Now, as 2005 wears on, semiconductor expansion isn’t expected to surpass 10 percent, in part due to a lack of new products on the market. But less-than-stellar forecasts haven’t stopped limited partners from entrusting their money to firms with semiconductor specialties. In March, Menlo Park-based technology investor El Dorado Ventures closed its seventh fund on $200 million (€152 million). General partner Tom Peterson says slow growth is viewed as part of the cyclical nature of semiconductors and that his firm sees lots of interesting opportunities in the long-run, particularly in wireless convergence and in the consumer end-markets.
Also in March, Canadian venture firm Celtic House closed an oversubscribed third fund on C$280 million ($225 million; €173 million). According t+o Celtic House partner Brian Antonen, part of his firm’s success in Fund II is that it shifted its investment theme for semiconductors away from expensive and complex telecom and networking chips, as was the trend in the 1990s, to companies who focus on consumer electronics as an end market.
“The North American venture community is used to building complex chips to sell to Lucent and Cisco,” Antonen says. “That worked in the 1990’s. While consumer electronics (chips) generally deliver lower gross margins, their extremely high volumes provide significant gross margin dollars to leverage the operating infrastructure, which is typically leaner than a communications chip company. We believe that these companies have a better chance at rapid growth and potential a IPO.”

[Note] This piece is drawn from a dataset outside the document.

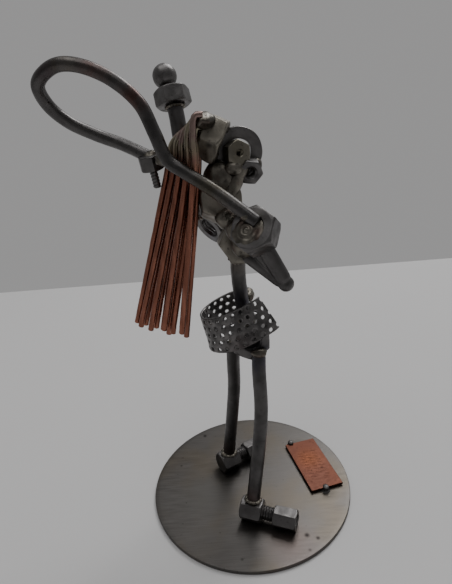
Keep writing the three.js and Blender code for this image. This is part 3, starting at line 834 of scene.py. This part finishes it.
def perforated_strip(hole, pitch):
    """Perforated strip: round each hole of a staggered pattern a ring out to its six-sided cell.

    The cells tile the flat strip, are cut off at its edges, and are then bent along the oval.
    """
    share = np.linspace(0, 1, 400)
    middle = skirt_point(share, np.zeros(400))
    lengths = np.concatenate([[0], np.cumsum(np.linalg.norm(np.diff(middle, axis=0), axis=1))])
    total = lengths[-1]
    row_pitch = pitch * math.sin(math.pi / 3)
    rows = np.arange(-3, 4)
    stations = np.arange(-1, int(total / pitch) + 2)
    row, station = np.meshgrid(rows, stations, indexing="ij")
    centre_u = (station + 0.5 * (row % 2)) * pitch + 0.4 * pitch
    centre_v = row * row_pitch
    angle = even_angles(CELL_SIDES)
    cell = pitch / 2 / np.cos((angle + math.pi / 6) % (math.pi / 3) - math.pi / 6)
    ring = np.stack([np.full(CELL_SIDES, hole / 2), (hole / 2 + cell) / 2, cell])
    u = centre_u[..., None, None] + ring * np.cos(angle)
    v = centre_v[..., None, None] + ring * np.sin(angle)
    u = np.clip(u, 0, total).reshape(-1, 3, CELL_SIDES)
    v = np.clip(v, -SKIRT_HEIGHT / 2, SKIRT_HEIGHT / 2).reshape(-1, 3, CELL_SIDES)
    quads = grid_faces(3, CELL_SIDES)
    faces = (np.arange(len(u))[:, None, None] * 3 * CELL_SIDES + quads).reshape(-1, 4)
    flat = np.stack([u.ravel(), v.ravel()], -1)
    a, b, c, d = (flat[faces[:, k]] for k in range(4))
    across, down = c - a, d - b
    area = np.abs(across[:, 0] * down[:, 1] - across[:, 1] * down[:, 0]) / 2
    faces = faces[area > 1e-3]
    sheet = skirt_point(np.interp(flat[:, 0], lengths, share), flat[:, 1])
    sheet = worn(sheet, 0.16, 9.0, 31)
    tilt = math.radians(SKIRT_TILT)
    axes = np.array([[math.cos(tilt), 0, math.sin(tilt)], [0, 1, 0], [-math.sin(tilt), 0, math.cos(tilt)]])
    return place(sheet, SKIRT_WAIST, axes), faces


def visor_band():
    """Flat ring: a rounded oblong section turned about an axis."""
    turn = even_angles(40)
    middle, half_w = (VISOR_OUTER + VISOR_INNER) / 4, (VISOR_OUTER - VISOR_INNER) / 4
    half_t = VISOR_THICKNESS / 2
    squared = (np.abs(np.cos(turn)) ** 7 + np.abs(np.sin(turn)) ** 7) ** (-1 / 7)
    radii = middle + half_w * squared * np.cos(turn)
    heights = half_t * squared * np.sin(turn)
    points, faces = rings(radii[:, None], heights[:, None], even_angles(96), wrap_rows=True)
    return place(worn(points, 0.08, 4.0, 17), VISOR, turned_axes(VISOR_AXIS)), faces


# Hair: where the wires of each layer end, outermost first, and how they are laid

HAIR_ENDS = (
    (-20.6,), (-26.8, -24), (-31.8, -25.7, -19.6), (-35.5, -30.2, -24.7), (-37, -34.2, -28.2),
)
HAIR_PITCH = 2.3
HAIR_NEST = 2.6
HAIR_NEAR_X, HAIR_NEAR_Y = -10.9, -6.9
HAIR_LAYER_STEP = 2
HAIR_TOP = 143
HAIR_BEND_X, HAIR_BEND_Z = -9.3, 133.2
HAIR_FAN_X, HAIR_FAN_Z = (-37, -19.6), (78, 72.8)
HAIR_LEAN = 0.4
HAIR_UNEVEN = 0.9


def hair_path(layer, nest, order):
    """A wire's path: a quarter oval over the back of the head, then down to its own place in the fan."""
    y = HAIR_NEAR_Y + layer * HAIR_PITCH
    x = HAIR_NEAR_X - layer * HAIR_LAYER_STEP + nest * HAIR_NEST
    top = HAIR_TOP - HAIR_LEAN * y - nest * HAIR_NEST
    angle = np.radians([90, 60, 30, 0])
    out = HAIR_BEND_X + (x - HAIR_BEND_X) * np.cos(angle)
    up = HAIR_BEND_Z + (top - HAIR_BEND_Z) * np.sin(angle)
    end_x = HAIR_ENDS[layer][nest]
    end_z = np.interp(end_x, HAIR_FAN_X, HAIR_FAN_Z) + HAIR_UNEVEN * math.sin(7 * order + 1) - HAIR_LEAN * y
    turned = [(across, y, height) for across, height in zip(out, up)]
    return [(CROWN[0], y, top), *turned, (end_x, y, end_z)]


# Operators


def sizes_in_mm(context):
    """The panel's sizes in millimetres, by name."""
    sizes = context.scene.figurine_sizes
    return {key: getattr(sizes, key) / MM for key in FigurineSizes.__annotations__ if key != "stroke_rows"}


def heading_way(heading_deg):
    """Direction on the ground."""
    turned = math.radians(heading_deg)
    return np.array([math.cos(turned), math.sin(turned), 0.0])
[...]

Antonen adds that the customer base for many of these products has shifted from North America and Europe to Asia. Indeed, according to research firm Gartner, in 2003, sales to the Asia/Pacific region, not including Japan, totaled more than $68 billion, or about 39 percent of the market. Tom Rosch, a general partner at Menlo Park venture firm InterWest Partners, says Asia has great potential because of the combination of an enormous population and a fast-growing middle class. “There are 350 million cell phone users in China alone. That’s more than the entire population of the US.”
In addition to wireless handset companies, which typically have new products out every four to nine months, Rosch sees “explosive growth” in digital television in Asia. “The Chinese digital TV manufacturers have become world-class very quickly. The whole TV industry is going to change over the next three years. It’s hard to fathom all the opportunities in the digital area.”
Antonen believes that beyond demographics, a very good understanding of the Asian supply chain will be critical in order for venture capitalists to be successful in semiconductor investing. For instance, he says that one of Celtic House’s portfolio companies is staffed with more than 100 people in China and about 15 in the US. However, approximately 80 percent of the operating expenses for that entire company comes from the US location.
Over the next few years, many venture capital firms and their portfolio companies will have to adjust their strategies to account for the new dynamics in the semiconductor market. As with so many other industries, overlooking Asia does not seem an option.